Throughout the contest, Harvard employed a pressure defense in the half-court that gambled on the Bulldogs' inability to make open threes. Especially in the first frame, the strategy flustered Yale, who committed 10 turnovers before intermission and did not make its first shot beyond the arc until after 19 minutes of play.

“It was the correct risk for us to take tonight, I feel,” Delaney-Smith said. “It was obvious to us that Yale was on its heels, so if [we] stay in the play, we won’t let them off the hook.”

Defensive intensity was a large reason for a 13-3 Crimson run at the end of the first period that opened up a double-digit lead. Porter began this stretch with three consecutive baskets en route to a career-high nine points and seven rebounds.

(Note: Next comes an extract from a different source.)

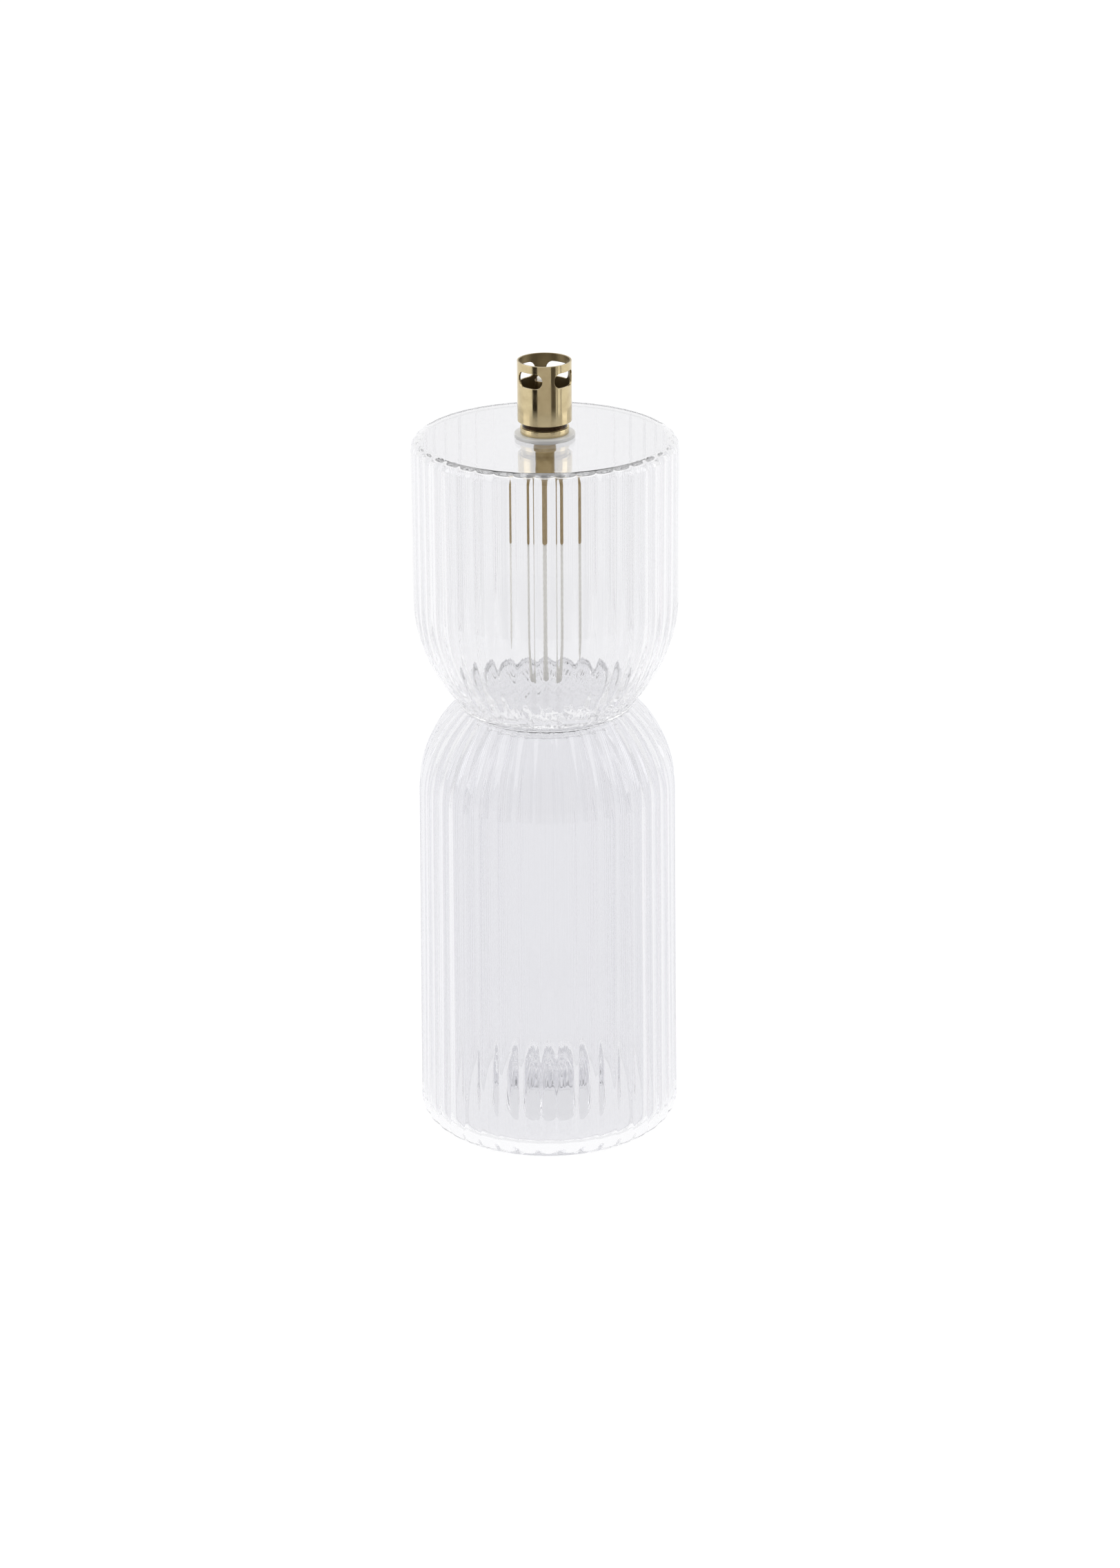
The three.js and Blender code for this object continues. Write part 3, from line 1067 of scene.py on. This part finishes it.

Midway through the second half, the Bulldogs clawed back thanks to a 7-0 streak. The stretch was part of a larger five-minute period in which Harvard failed to score a single basket.

McDonnell, who is shooting 43 percent from behind the arc this season, led the Crimson with 18 points, all of which came off three-pointers.

“I had my feet set a lot earlier than I usually do,” McDonnell. “That gave me better timing and a better rhythm. Once two go in, the rest go in.”

The senior also grabbed eight rebounds, second on the team to Fagbenle, who finished with 17 points and nine boards.

“Our offensive strategies were just to execute because we have an unreal offensive system and all the talent to score,” McDonnell said. “We just tried to use all the tools in our toolkit and run our offenses…. When we run them, people can’t stop us.”

Yale guards Tamara Simpson and Sarju provided much of the offense for the visitors. On the game, the backcourt mates combined for 27 points on 12-of-25 shooting.

A matchup marked by intensity began just that way, as the opening tip-off turned right into a possession tie-up. A few seconds later, McDonnell began the game’s scoring with her first three of the evening.

The victory over the Bulldogs broke a three-game losing streak for Harvard, which now sits sixth in the Ivy League. Yale entered the contest without a conference loss and in a tie atop the league with undefeated Princeton, who now has sole possession of first place.

“I think this is a big turning point for us,” McDonnell said. “We’ve had some unfortunate tough losses, so I think we really needed this as a team to remember how good we are [and] how good we can be.”